Well done guys, congratulations!


----------



## Btoon84 (Nov 22, 2011)

wowwy wow whoa! did not expect these results! well, i expected Antraxx to take the cake which is well deserved. I myself voted for his Purpleheart and Brass. Such a nice one!! I just can't believe 6 people thought my work was good enough to cast a vote on!!!














so very thankful to everyone for participating. AND it is cool to tie with such an experienced/awesome slingshot maker bunnybuster! AND this is extra cool cause my bud maomao took in 3rd! Thanks all who voted! There were some amazing slingshots in that group. as always


----------



## quarterinmynose (Jan 21, 2012)

Congrats, guys. They are all awesome.


----------



## Ordie69 (Aug 25, 2011)

Congratulations! Honestly I would just put those frames on a shelf and never shoot them. Works of art, every one.


----------



## AnTrAxX (Jul 18, 2012)

Thank you SO much for all your votes.
I had not expectes that result, especially since i´m pretty new to the slingshotworld and i´m completely new to this forum.
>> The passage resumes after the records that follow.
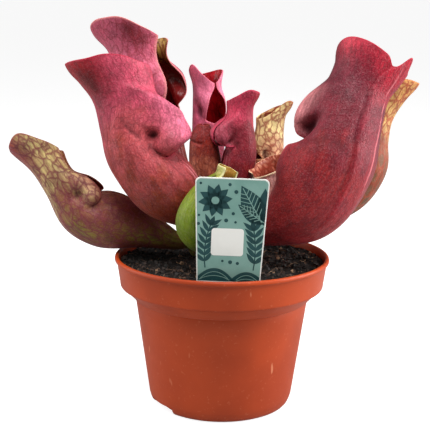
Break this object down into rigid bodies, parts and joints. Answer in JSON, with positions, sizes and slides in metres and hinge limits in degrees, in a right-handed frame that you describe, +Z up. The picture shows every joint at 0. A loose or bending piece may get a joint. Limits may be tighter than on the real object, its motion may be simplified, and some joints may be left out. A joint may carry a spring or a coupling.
{
  "type": "potted pitcher plant",
  "caption": "Potted carnivorous pitcher plant: hooded hollow pitcher leaves on one crown in a round nursery pot filled with peat, with a plant label pushed in at the front.",
  "frame": {"origin": "centre of the flat face that the pot stands on", "axes": "+Z up, the label's printed face looks to -Y, +X to the right seen from the label's side"},
  "size_m": [0.1736, 0.09, 0.1619],
  "materials": {
    "pot": "satin terracotta colour",
    "soil": "rough damp peat",
    "crown": "rough",
    "label": "printed, semi-gloss",
    "pitcher_left_front": "satin leaf with coloured veins",
    "pitcher_left_back": "satin leaf with coloured veins",
    "pitcher_left_low": "satin leaf with coloured veins",
    "pitcher_centre_back": "satin leaf with coloured veins",
    "pitcher_centre": "satin leaf with coloured veins",
    "pitcher_centre_low": "satin leaf with coloured veins",
    "pitcher_centre_right": "satin leaf with coloured veins",
    "pitcher_right_inner": "satin leaf with coloured veins",
    "pitcher_right_front": "satin leaf with coloured veins",
    "pitcher_right_back": "satin leaf with coloured veins",
    "pitcher_young_green": "satin leaf with coloured veins"
  },
  "bodies": {
    "root": {"pot": "pot", "soil": "soil", "crown": "crown", "label": "label", "pitcher_left_front": "pitcher_left_front", "pitcher_left_back": "pitcher_left_back", "pitcher_left_low": "pitcher_left_low", "pitcher_centre_back": "pitcher_centre_back", "pitcher_centre": "pitcher_centre", "pitcher_centre_low": "pitcher_centre_low", "pitcher_centre_right": "pitcher_centre_right", "pitcher_right_inner": "pitcher_right_inner", "pitcher_right_front": "pitcher_right_front", "pitcher_right_back": "pitcher_right_back", "pitcher_young_green": "pitcher_young_green"}
  },
  "joints": []
}
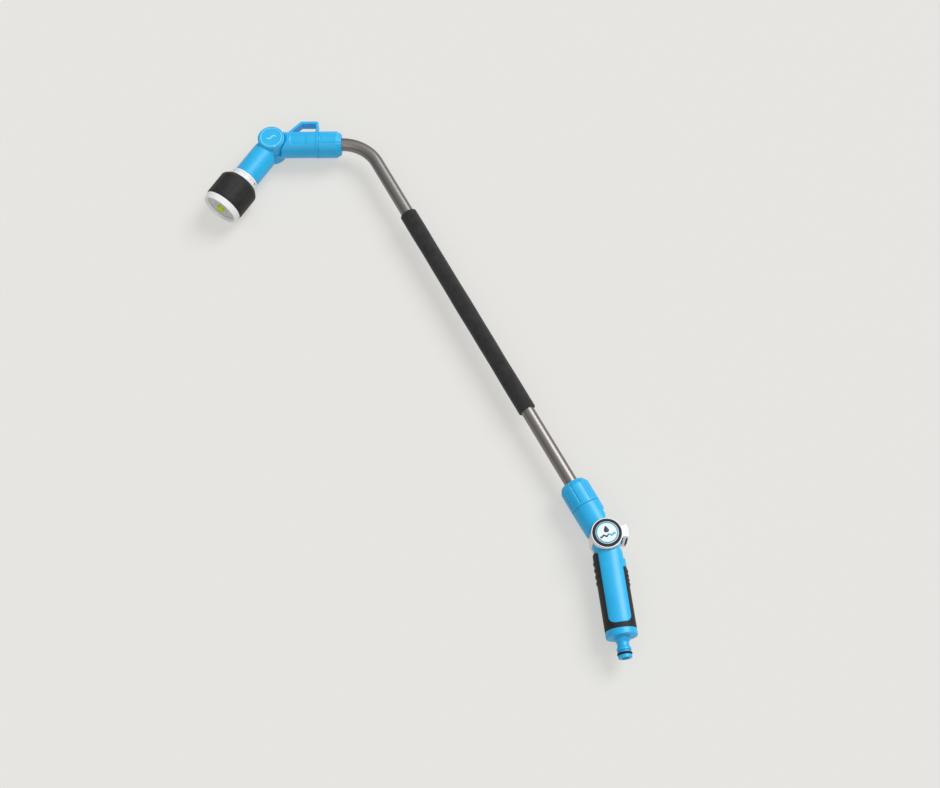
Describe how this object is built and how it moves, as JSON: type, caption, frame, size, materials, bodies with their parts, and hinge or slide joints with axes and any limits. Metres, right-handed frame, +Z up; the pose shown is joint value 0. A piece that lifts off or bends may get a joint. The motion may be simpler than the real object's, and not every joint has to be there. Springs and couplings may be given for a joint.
{
  "type": "watering wand",
  "caption": "Long bent-tube watering wand with a foam grip, a thumb-lever valve handle, a hose spigot, and a tilting spray head with a turning pattern dial.",
  "frame": {"origin": "bottom centre of the box of the wand as it lies, on the surface that its spray dial rests on", "axes": "+X along the straight tube from the valve to the head, +Y to the side that the handle, bend and head turn to, +Z up, away from the surface"},
  "size_m": [0.792, 0.2358, 0.051],
  "materials": {
    "blue_plastic": "glossy moulded ABS",
    "black_rubber": "matt overmoulded rubber",
    "white_plastic": "glossy moulded plastic",
    "grey_plastic": "satin moulded plastic",
    "lime_plastic": "glossy moulded plastic",
    "badge_face": "printed plastic disc",
    "tube_metal": "satin drawn tube",
    "foam": "closed-cell foam",
    "seal_rubber": "nitrile rubber",
    "inner_plastic": "acetal",
    "steel": "stainless steel"
  },
  "bodies": {
    "lance": {"lance_tube": "tube_metal", "foam_grip": "foam", "lower_nut": "blue_plastic", "lower_clamp_ring": "inner_plastic", "lower_tube_o_ring": "seal_rubber", "handle_core": "blue_plastic", "valve_band": "white_plastic", "grip_overmould": "black_rubber", "inlet_spigot": "blue_plastic", "spigot_o_ring": "seal_rubber", "inlet_seal": "seal_rubber", "inlet_filter": "inner_plastic", "valve_seat_front": "seal_rubber", "valve_seat_rear": "seal_rubber", "seat_retainer": "inner_plastic", "lever_rear_screw": "steel", "head_body": "blue_plastic", "upper_nut": "blue_plastic", "upper_clamp_ring": "inner_plastic", "upper_tube_o_ring": "seal_rubber", "pivot_rear_cap": "blue_plastic"},
    "lever": {"valve_ball": "inner_plastic", "valve_stem": "inner_plastic", "stem_o_ring": "seal_rubber", "lever_saddle": "white_plastic", "lever_trim_ring": "black_rubber", "lever_badge": "badge_face", "thumb_pad": "black_rubber", "lever_rear_cap": "white_plastic"},
    "neck": {"neck": "blue_plastic", "pivot_spigot": "inner_plastic", "pivot_o_rings": "seal_rubber", "pivot_washer": "steel", "pivot_screw": "steel", "pivot_cap": "blue_plastic", "index_collar": "white_plastic", "port_spring": "steel", "port_seal": "seal_rubber", "detent_spring": "steel", "detent_ball": "steel", "dial_o_ring": "seal_rubber", "centre_screw": "steel"},
    "dial": {"dial_body": "inner_plastic", "flow_divider": "inner_plastic", "dial_grip": "black_rubber", "dial_bezel": "white_plastic", "face_plate": "grey_plastic", "centre_nozzle": "lime_plastic"}
  },
  "joints": [
    {"name": "lever_turn", "type": "hinge", "parent": "lance", "child": "lever", "pos_m": [-0.26386, -0.09343, 0.0255], "axis": [0, 0, 1], "range_deg": [-29, 56]},
    {"name": "neck_tilt", "type": "hinge", "parent": "lance", "child": "neck", "pos_m": [0.37915, 0.01008, 0.0255], "axis": [0, 0, 1], "range_deg": [-135.95, 24.05]},
    {"name": "dial_spin", "type": "hinge", "parent": "neck", "child": "dial", "pos_m": [0.33951, 0.08527, 0.0255], "axis": [-0.4664, 0.8846, 0], "continuous": true}
  ]
}
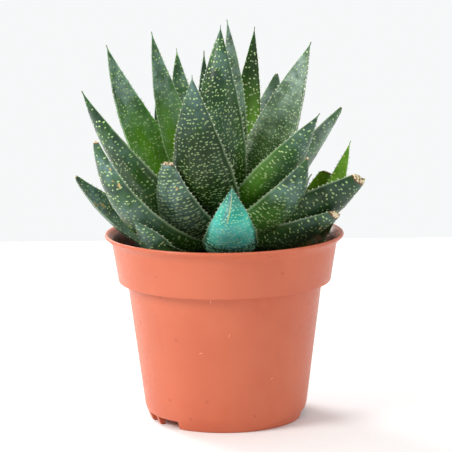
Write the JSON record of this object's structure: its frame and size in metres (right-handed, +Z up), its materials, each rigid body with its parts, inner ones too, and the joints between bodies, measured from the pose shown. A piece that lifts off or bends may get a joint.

Such a wonderful warm welcome.

Thanks again, that gives a lot of energy for my future projekts


----------



## Sofreto (May 10, 2012)

Congrats to everyone who participated


----------



## treefork (Feb 1, 2010)

Bravo! Those all were amazing. Great creations.


----------



## bunnybuster (Dec 26, 2009)

I am very honored to tie second place.
There are some really, really, nice, slingshots being made for sure








Beauties..all of them!


----------



## Flatband (Dec 18, 2009)

Excellent frames from all-congratulations guys! Great work!!!! Flatband


----------



## rockslinger (Nov 16, 2010)

They are all winners, conrgats!


----------



## bunnybuster (Dec 26, 2009)

how do i move my 2nd place badge to my posts???
I see others have fiqured it out.


----------



## Btoon84 (Nov 22, 2011)

Bunnybuster, an honor to tie second with you








here is the answer you seek. i made it just for you and I hope it helps.
http://slingshotforum.com/topic/17894-how-to-get-your-sotm-badge-into-your-signature/


----------



## Chepo69 (May 1, 2010)

Congratulations to all the purple heart! and also to BB.

Me siento ganador con mi amigo Maomao.

Felicidades Bacano!


----------



## Maomao (Feb 12, 2012)

Thank you all.... so.. so.. much for the recognition ...... wow.... wow... never expected to even be nominated.... it's awesome!

Gracias y mil gracias mas..... !!! Desde el fondo de mi pupura corazon !









Mao,


----------



## polecat (May 17, 2011)

*yes top frames as usual well done*
*polecat*


----------